India-Canada row: Cong calls for diplomatic engagement to resolve crisis
Tension flared between India and Canada following Canadian PM Justin Trudeau's allegations of the "potential" involvement of Indian agents in the killing of separatist leader Hardeep Singh Nijjar
Amid the India-Canada diplomatic row, the Congress on Friday reiterated that the fight against terrorism has to be uncompromising and called for "intensive diplomatic engagement" to resolve the "serious crisis" while ensuring security of Indians in that country.
Congress general secretary Jairam Ramesh also asserted that the security of thousands of Indian students and professionals studying and working in Canada must be protected at all times.
"The Congress reiterates that our fight against terrorism has to be uncompromising especially when terrorism threatens India's sovereignty, unity and integrity. The Congress hopes that intensive diplomatic engagement between the two countries will help resolve the current serious crisis between India and Canada," he told the media in Delhi.

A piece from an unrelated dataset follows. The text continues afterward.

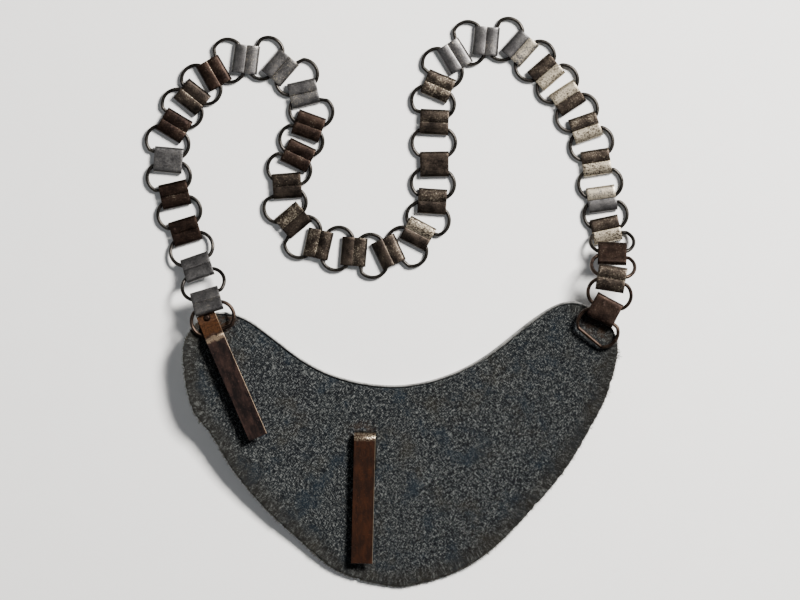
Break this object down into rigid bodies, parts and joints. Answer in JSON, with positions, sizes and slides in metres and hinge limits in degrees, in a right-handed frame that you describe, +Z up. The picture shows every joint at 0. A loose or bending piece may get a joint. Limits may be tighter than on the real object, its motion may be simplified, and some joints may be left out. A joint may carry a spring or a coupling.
{
  "type": "neck gorget",
  "caption": "Crescent sheet-metal neck gorget, cloth backing up, with a flat centre prong, a strip hook and a neck chain of folded sheet sleeves on wire rings.",
  "frame": {"origin": "under the middle of the whole object's box, on the surface it lies on", "axes": "+Z up from the surface, +Y from the plate towards the chain's loops, +X to the side of the chain's free end"},
  "size_m": [0.2648, 0.308, 0.0246],
  "materials": {
    "plate_steel": "dull, lightly oxidised",
    "felt": "worn grey-blue wool felt, frayed edge",
    "rusted_strip": "red-brown rust, worn bright on edges",
    "solder": "dull grey",
    "ring_wire": "blackened, semi-gloss",
    "sleeve_grey": "bare grey sheet steel",
    "sleeve_brown": "dark brown patina",
    "sleeve_bright": "speckled, worn bright"
  },
  "bodies": {
    "gorget": {"gorget_plate": "plate_steel", "cloth_backing": "felt", "centre_prong": "rusted_strip", "prong_solder": "solder", "chain_hook": "rusted_strip", "hook_rivet": "rusted_strip"},
    "hook_ring": {"hook_ring": "ring_wire"},
    "chain_link_01": {"chain_link_01": "sleeve_grey"},
    "chain_link_02": {"chain_link_02": "sleeve_grey"},
    "chain_link_03": {"chain_link_03": "sleeve_brown"},
    "chain_link_04": {"chain_link_04": "sleeve_brown"},
    "chain_link_05": {"chain_link_05": "sleeve_grey"},
    "chain_link_06": {"chain_link_06": "sleeve_brown"},
    "chain_link_07": {"chain_link_07": "sleeve_brown"},
    "chain_link_08": {"chain_link_08": "sleeve_brown"},
    "chain_link_09": {"chain_link_09": "sleeve_grey"},
    "chain_link_10": {"chain_link_10": "sleeve_grey"},
    "chain_link_11": {"chain_link_11": "sleeve_grey"},
    "chain_link_12": {"chain_link_12": "sleeve_brown"},
    "chain_link_13": {"chain_link_13": "sleeve_brown"},
    "chain_link_14": {"chain_link_14": "sleeve_brown"},
    "chain_link_15": {"chain_link_15": "sleeve_brown"},
    "chain_link_16": {"chain_link_16": "sleeve_brown"},
    "chain_link_17": {"chain_link_17": "sleeve_brown"},
    "chain_link_18": {"chain_link_18": "sleeve_brown"},
    "chain_link_19": {"chain_link_19": "sleeve_bright"},
    "chain_link_20": {"chain_link_20": "sleeve_bright"},
    "chain_link_21": {"chain_link_21": "sleeve_grey"},
    "chain_link_22": {"chain_link_22": "sleeve_brown"},
    "chain_link_23": {"chain_link_23": "sleeve_brown"},
    "chain_link_24": {"chain_link_24": "sleeve_grey"},
    "chain_link_25": {"chain_link_25": "sleeve_grey"},
    "chain_link_26": {"chain_link_26": "sleeve_grey"},
    "chain_link_27": {"chain_link_27": "sleeve_bright"},
    "chain_link_28": {"chain_link_28": "sleeve_bright"},
    "chain_link_29": {"chain_link_29": "sleeve_bright"},
    "chain_link_30": {"chain_link_30": "sleeve_bright"},
    "chain_link_31": {"chain_link_31": "sleeve_bright"},
    "chain_link_32": {"chain_link_32": "sleeve_bright"},
    "chain_link_33": {"chain_link_33": "sleeve_brown"},
    "chain_link_34": {"chain_link_34": "sleeve_brown"},
    "chain_link_35": {"chain_link_35": "sleeve_brown"}
  },
  "joints": [
    {"name": "hook_ring_swivel", "type": "hinge", "parent": "gorget", "child": "hook_ring", "pos_m": [-0.09831, -0.00861, 0.01639], "axis": [0, 0, 1], "range_deg": [-3, 8]},
    {"name": "link_01_hinge", "type": "hinge", "parent": "hook_ring", "child": "chain_link_01", "pos_m": [-0.09753, -0.00269, 0.01639], "axis": [-0.9336, -0.3584, 0], "range_deg": [0, 40]},
    {"name": "link_02_hinge", "type": "hinge", "parent": "chain_link_01", "child": "chain_link_02", "pos_m": [-0.10257, 0.01518, 0.00764], "axis": [0.9336, 0.3584, 0], "range_deg": [-40, 0]},
    {"name": "link_03_hinge", "type": "hinge", "parent": "chain_link_02", "child": "chain_link_03", "pos_m": [-0.10934, 0.03478, 0.00212], "axis": [-0.9336, -0.3584, 0], "range_deg": [0, 40]},
    {"name": "link_04_hinge", "type": "hinge", "parent": "chain_link_03", "child": "chain_link_04", "pos_m": [-0.11541, 0.05479, 0.00212], "axis": [0.9659, 0.2588, 0], "range_deg": [-40, 0]},
    {"name": "link_05_hinge", "type": "hinge", "parent": "chain_link_04", "child": "chain_link_05", "pos_m": [-0.11974, 0.07436, 0.00212], "axis": [-0.9976, -0.0698, 0], "range_deg": [0, 40]},
    {"name": "link_06_hinge", "type": "hinge", "parent": "chain_link_05", "child": "chain_link_06", "pos_m": [-0.11784, 0.09266, 0.00212], "axis": [0.9511, -0.309, 0], "range_deg": [-40, 0]},
    {"name": "link_07_hinge", "type": "hinge", "parent": "chain_link_06", "child": "chain_link_07", "pos_m": [-0.1075, 0.1094, 0.00212], "axis": [0.7431, -0.6691, 0], "range_deg": [0, 40]},
    {"name": "link_08_hinge", "type": "hinge", "parent": "chain_link_07", "child": "chain_link_08", "pos_m": [-0.09701, 0.1222, 0.00212], "axis": [-0.7193, 0.6947, 0], "range_deg": [-40, 0]},
    {"name": "link_09_hinge", "type": "hinge", "parent": "chain_link_08", "child": "chain_link_09", "pos_m": [-0.08019, 0.1312, 0.00212], "axis": [0.1564, -0.9877, 0], "range_deg": [0, 40]},
    {"name": "link_10_hinge", "type": "hinge", "parent": "chain_link_09", "child": "chain_link_10", "pos_m": [-0.06133, 0.12827, 0.00212], "axis": [0.4695, 0.8829, 0], "range_deg": [-40, 0]},
    {"name": "link_11_hinge", "type": "hinge", "parent": "chain_link_10", "child": "chain_link_11", "pos_m": [-0.04707, 0.11505, 0.00212], "axis": [-0.8829, -0.4695, 0], "range_deg": [0, 40]},
    {"name": "link_12_hinge", "type": "hinge", "parent": "chain_link_11", "child": "chain_link_12", "pos_m": [-0.04334, 0.09619, 0.00212], "axis": [0.9903, -0.1392, 0], "range_deg": [-40, 0]},
    {"name": "link_13_hinge", "type": "hinge", "parent": "chain_link_12", "child": "chain_link_13", "pos_m": [-0.04883, 0.08041, 0.00212], "axis": [-0.9877, 0.1564, 0], "range_deg": [0, 40]},
    {"name": "link_14_hinge", "type": "hinge", "parent": "chain_link_13", "child": "chain_link_14", "pos_m": [-0.05565, 0.06501, 0.00212], "axis": [0.9816, -0.1908, 0], "range_deg": [-40, 0]},
    {"name": "link_15_hinge", "type": "hinge", "parent": "chain_link_14", "child": "chain_link_15", "pos_m": [-0.05377, 0.04596, 0.00212], "axis": [-0.9135, -0.4067, 0], "range_deg": [0, 40]},
    {"name": "link_16_hinge", "type": "hinge", "parent": "chain_link_15", "child": "chain_link_16", "pos_m": [-0.04104, 0.03175, 0.00212], "axis": [0.4848, 0.8746, 0], "range_deg": [-40, 0]},
    {"name": "link_17_hinge", "type": "hinge", "parent": "chain_link_16", "child": "chain_link_17", "pos_m": [-0.0216, 0.02728, 0.00212], "axis": [-0.2079, -0.9781, 0], "range_deg": [0, 40]},
    {"name": "link_18_hinge", "type": "hinge", "parent": "chain_link_17", "child": "chain_link_18", "pos_m": [-0.00315, 0.02603, 0.00212], "axis": [-0.1736, 0.9848, 0], "range_deg": [-40, 0]},
    {"name": "link_19_hinge", "type": "hinge", "parent": "chain_link_18", "child": "chain_link_19", "pos_m": [0.01401, 0.03471, 0.00212], "axis": [0.7193, -0.6947, 0], "range_deg": [0, 40]},
    {"name": "link_20_hinge", "type": "hinge", "parent": "chain_link_19", "child": "chain_link_20", "pos_m": [0.0227, 0.05151, 0.00212], "axis": [0.9511, -0.309, 0], "range_deg": [-40, 0]},
    {"name": "link_21_hinge", "type": "hinge", "parent": "chain_link_20", "child": "chain_link_21", "pos_m": [0.0241, 0.0707, 0.00212], "axis": [-0.9925, 0.1219, 0], "range_deg": [0, 40]},
    {"name": "link_22_hinge", "type": "hinge", "parent": "chain_link_21", "child": "chain_link_22", "pos_m": [0.02373, 0.09277, 0.00212], "axis": [1, 0, 0], "range_deg": [-40, 0]},
    {"name": "link_23_hinge", "type": "hinge", "parent": "chain_link_22", "child": "chain_link_23", "pos_m": [0.02516, 0.11434, 0.00212], "axis": [-0.9613, 0.2756, 0], "range_deg": [0, 40]},
    {"name": "link_24_hinge", "type": "hinge", "parent": "chain_link_23", "child": "chain_link_24", "pos_m": [0.03294, 0.13136, 0.00212], "axis": [0.7431, -0.6691, 0], "range_deg": [-40, 0]},
    {"name": "link_25_hinge", "type": "hinge", "parent": "chain_link_24", "child": "chain_link_25", "pos_m": [0.04944, 0.14095, 0.00212], "axis": [0.1908, -0.9816, 0], "range_deg": [0, 40]},
    {"name": "link_26_hinge", "type": "hinge", "parent": "chain_link_25", "child": "chain_link_26", "pos_m": [0.06839, 0.13867, 0.00212], "axis": [0.4384, 0.8988, 0], "range_deg": [-40, 0]},
    {"name": "link_27_hinge", "type": "hinge", "parent": "chain_link_26", "child": "chain_link_27", "pos_m": [0.08319, 0.1253, 0.00212], "axis": [-0.6947, -0.7193, 0], "range_deg": [0, 40]},
    {"name": "link_28_hinge", "type": "hinge", "parent": "chain_link_27", "child": "chain_link_28", "pos_m": [0.0945, 0.11217, 0.00212], "axis": [0.7986, 0.6018, 0], "range_deg": [-40, 0]},
    {"name": "link_29_hinge", "type": "hinge", "parent": "chain_link_28", "child": "chain_link_29", "pos_m": [0.10481, 0.09633, 0.00212], "axis": [-0.829, -0.5592, 0], "range_deg": [0, 40]},
    {"name": "link_30_hinge", "type": "hinge", "parent": "chain_link_29", "child": "chain_link_30", "pos_m": [0.1108, 0.07882, 0.00212], "axis": [0.9563, 0.2924, 0], "range_deg": [-40, 0]},
    {"name": "link_31_hinge", "type": "hinge", "parent": "chain_link_30", "child": "chain_link_31", "pos_m": [0.11415, 0.05718, 0.00212], "axis": [-0.9962, -0.0872, 0], "range_deg": [0, 40]},
    {"name": "link_32_hinge", "type": "hinge", "parent": "chain_link_31", "child": "chain_link_32", "pos_m": [0.11635, 0.04031, 0.00212], "axis": [1, 0, 0], "range_deg": [-40, 0]},
    {"name": "link_33_hinge", "type": "hinge", "parent": "chain_link_32", "child": "chain_link_33", "pos_m": [0.11962, 0.02734, 0.01129], "axis": [-0.9998, 0.0175, 0], "range_deg": [0, 40]},
    {"name": "link_34_hinge", "type": "hinge", "parent": "chain_link_33", "child": "chain_link_34", "pos_m": [0.11901, 0.01405, 0.02172], "axis": [0.9928, -0.1079, 0.0523], "range_deg": [-40, 0]},
    {"name": "link_35_hinge", "type": "hinge", "parent": "chain_link_34", "child": "chain_link_35", "pos_m": [0.11658, -0.00213, 0.01809], "axis": [-0.9757, 0.2109, -0.059], "range_deg": [0, 40]}
  ]
}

India on Thursday asked Canada to "come down hard on terrorists and anti-India elements operating from its soil" and suspended visa services for Canadians, as escalating tensions between the two nations over the killing of a Khalistani separatist in June pushed ties to an all-time low.
Tension flared between India and Canada earlier this week, following Canadian Prime Minister Justin Trudeau's explosive allegations of the "potential" involvement of Indian agents in the killing of Hardeep Singh Nijjar in British Columbia on 18 June. India had designated Nijjar as a terrorist in 2020.
India rejected the allegations as "absurd" and "motivated", and expelled a senior Canadian diplomat in a tit-for-tat move to Ottawa's expulsion of an Indian official over the case.
Speaking about the row, Ramesh said there are over 300,000 Indian-origin students in Canada, as well as thousands of professionals working there and contributing to Canada's economic growth and Indo-Canadian relations.
"We have an institute called the Shastri Indo-Canada institute named after India's second prime minister. Clearly, India and Canada have had a long economic engagement, technological engagement, our nuclear programme for example... Our reactors are called CANDU (Canada deuterium uranium), this cooperation goes back to the 1960s to the time of Homi Bhabha," he said.
"So, India and Canada have had a very close relationship. The security of thousands of Indian students, professionals studying and working in Canada must be protect at all times.
"We believe that intensive diplomatic engagement which I am sure the government of India is engaging in is the only way to resolve the current crisis which is indeed very serious and as I have said on matters relating to sovereignty, integrity, unity our fight has to be absolutely uncompromising," the Congress leader said.
Signalling a hardening of its position, India also asked Canada to downsize its diplomatic staff in the country, arguing that there should be parity in strength and rank equivalence in the mutual diplomatic presence. The size of Canadian diplomatic staff in India is larger than what New Delhi has in Canada.
On Wednesday, India had also issued a strong advisory asking its citizens travelling to or residing in Canada to "exercise utmost caution" in view of the growing anti-India activities and "politically-condoned" hate crimes and criminal violence in Canada.